### WRITTEN TASK
Locate all lines in the data below that hold "materials" and show them.

====== MATERIAL SHOWN

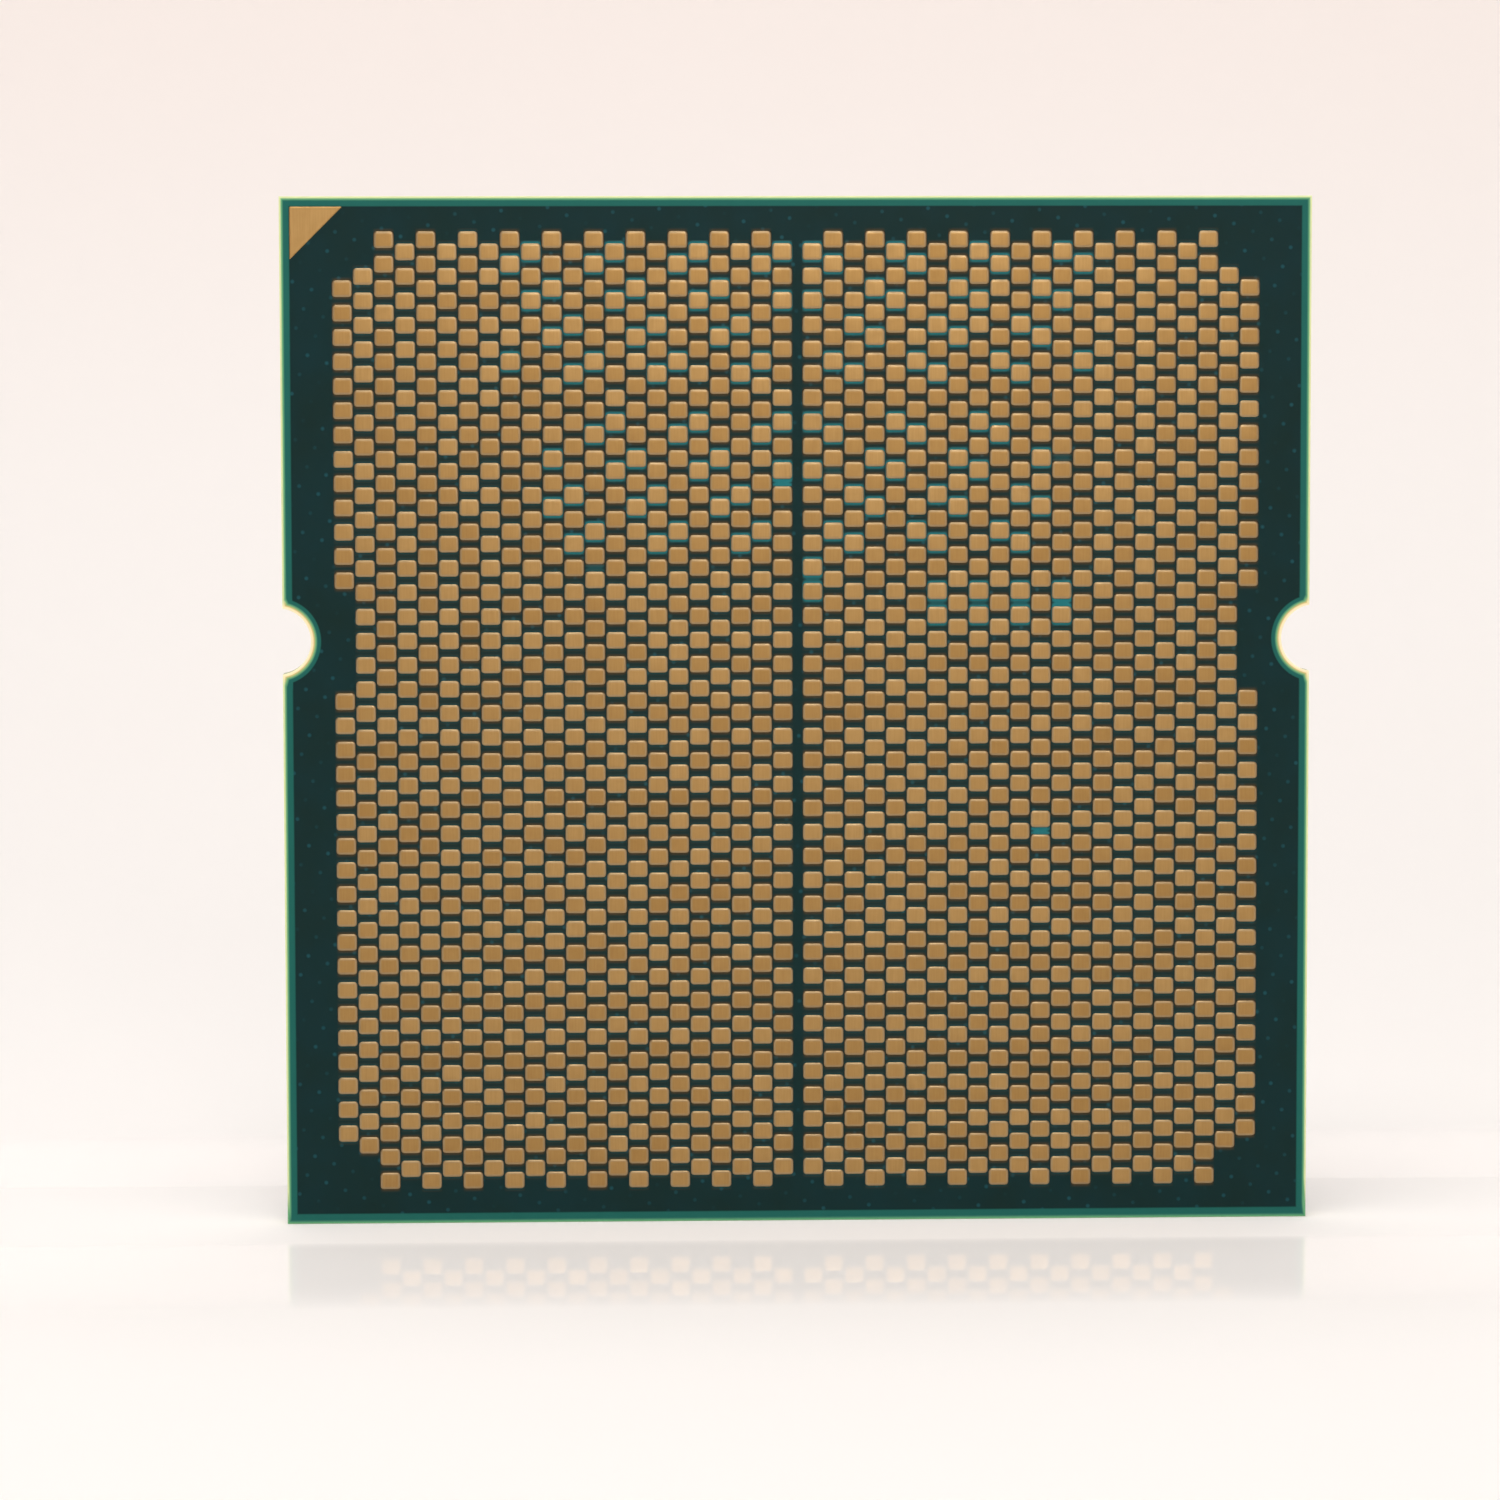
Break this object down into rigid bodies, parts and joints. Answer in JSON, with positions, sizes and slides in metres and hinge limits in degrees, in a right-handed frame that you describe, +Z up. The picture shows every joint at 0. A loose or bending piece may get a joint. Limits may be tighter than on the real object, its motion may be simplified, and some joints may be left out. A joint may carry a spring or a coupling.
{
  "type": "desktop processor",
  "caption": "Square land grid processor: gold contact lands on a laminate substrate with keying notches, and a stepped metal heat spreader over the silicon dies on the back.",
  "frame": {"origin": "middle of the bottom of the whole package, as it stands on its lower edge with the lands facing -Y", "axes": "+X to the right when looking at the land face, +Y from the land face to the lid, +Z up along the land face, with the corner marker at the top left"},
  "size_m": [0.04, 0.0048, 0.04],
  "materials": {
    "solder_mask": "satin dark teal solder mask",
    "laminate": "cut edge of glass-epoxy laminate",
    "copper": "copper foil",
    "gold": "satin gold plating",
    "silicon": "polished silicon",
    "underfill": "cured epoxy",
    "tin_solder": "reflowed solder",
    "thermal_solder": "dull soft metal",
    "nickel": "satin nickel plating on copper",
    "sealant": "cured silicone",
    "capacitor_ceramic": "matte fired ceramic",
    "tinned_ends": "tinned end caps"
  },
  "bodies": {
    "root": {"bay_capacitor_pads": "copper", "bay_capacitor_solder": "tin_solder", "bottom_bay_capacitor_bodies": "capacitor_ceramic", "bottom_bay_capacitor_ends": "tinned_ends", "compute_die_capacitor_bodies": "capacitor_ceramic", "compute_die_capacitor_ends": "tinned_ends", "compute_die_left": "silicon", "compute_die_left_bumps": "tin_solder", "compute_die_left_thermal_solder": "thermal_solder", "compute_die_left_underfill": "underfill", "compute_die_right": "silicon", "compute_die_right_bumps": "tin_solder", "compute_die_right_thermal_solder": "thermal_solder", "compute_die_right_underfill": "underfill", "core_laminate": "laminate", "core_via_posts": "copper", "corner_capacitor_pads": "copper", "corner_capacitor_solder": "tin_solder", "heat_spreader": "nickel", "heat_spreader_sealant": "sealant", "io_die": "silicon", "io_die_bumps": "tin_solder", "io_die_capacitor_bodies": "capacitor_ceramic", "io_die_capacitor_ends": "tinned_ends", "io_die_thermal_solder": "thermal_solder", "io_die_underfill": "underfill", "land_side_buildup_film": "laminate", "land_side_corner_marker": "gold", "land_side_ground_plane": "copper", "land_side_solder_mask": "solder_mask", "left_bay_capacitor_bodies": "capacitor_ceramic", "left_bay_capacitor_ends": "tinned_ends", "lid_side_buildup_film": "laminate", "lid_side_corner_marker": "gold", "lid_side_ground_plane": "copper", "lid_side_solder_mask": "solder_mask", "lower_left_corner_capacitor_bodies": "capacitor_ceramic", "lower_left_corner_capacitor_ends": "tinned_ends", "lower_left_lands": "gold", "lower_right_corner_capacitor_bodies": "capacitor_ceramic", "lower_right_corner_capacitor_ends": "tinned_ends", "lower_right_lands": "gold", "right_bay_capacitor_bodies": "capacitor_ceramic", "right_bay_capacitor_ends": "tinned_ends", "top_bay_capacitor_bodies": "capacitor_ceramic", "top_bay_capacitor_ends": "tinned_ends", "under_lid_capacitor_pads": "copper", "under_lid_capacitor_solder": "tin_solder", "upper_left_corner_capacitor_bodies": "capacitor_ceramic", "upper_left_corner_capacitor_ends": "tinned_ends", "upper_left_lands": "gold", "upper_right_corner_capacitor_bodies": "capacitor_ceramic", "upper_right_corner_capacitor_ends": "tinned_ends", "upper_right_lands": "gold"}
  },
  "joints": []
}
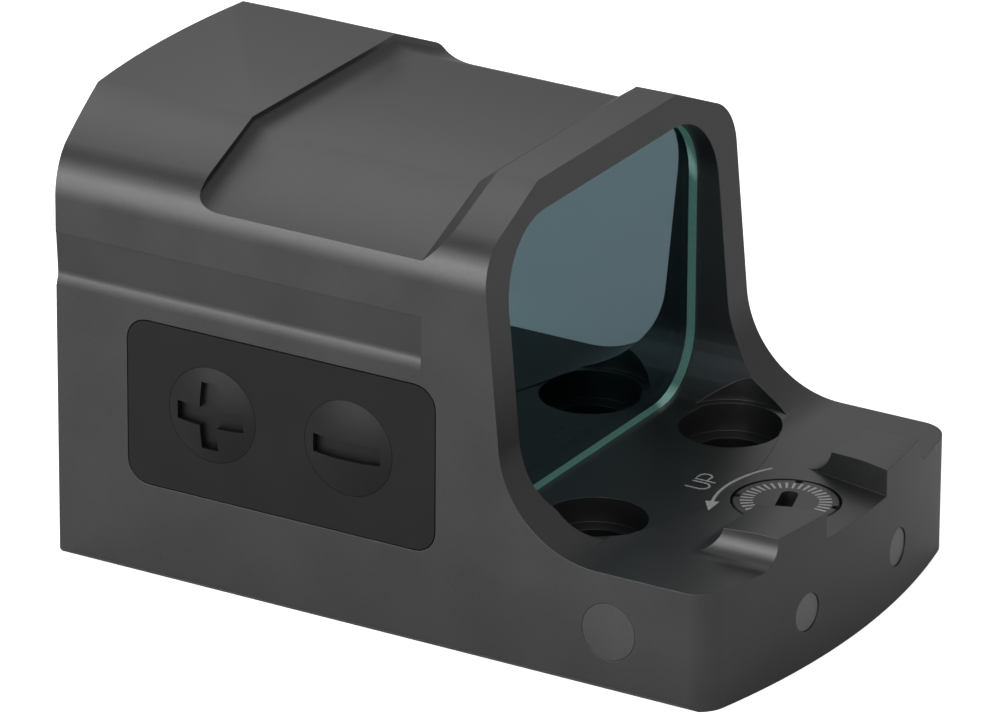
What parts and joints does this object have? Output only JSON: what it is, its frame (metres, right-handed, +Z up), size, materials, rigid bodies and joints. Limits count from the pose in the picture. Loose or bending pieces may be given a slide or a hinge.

============

### EXERCISE SOLUTION
  "materials": {
What parts and joints does this object have? Output only JSON: what it is, its frame (metres, right-handed, +Z up), size, materials, rigid bodies and joints. Limits count from the pose in the picture. Loose or bending pieces may be given a slide or a hinge.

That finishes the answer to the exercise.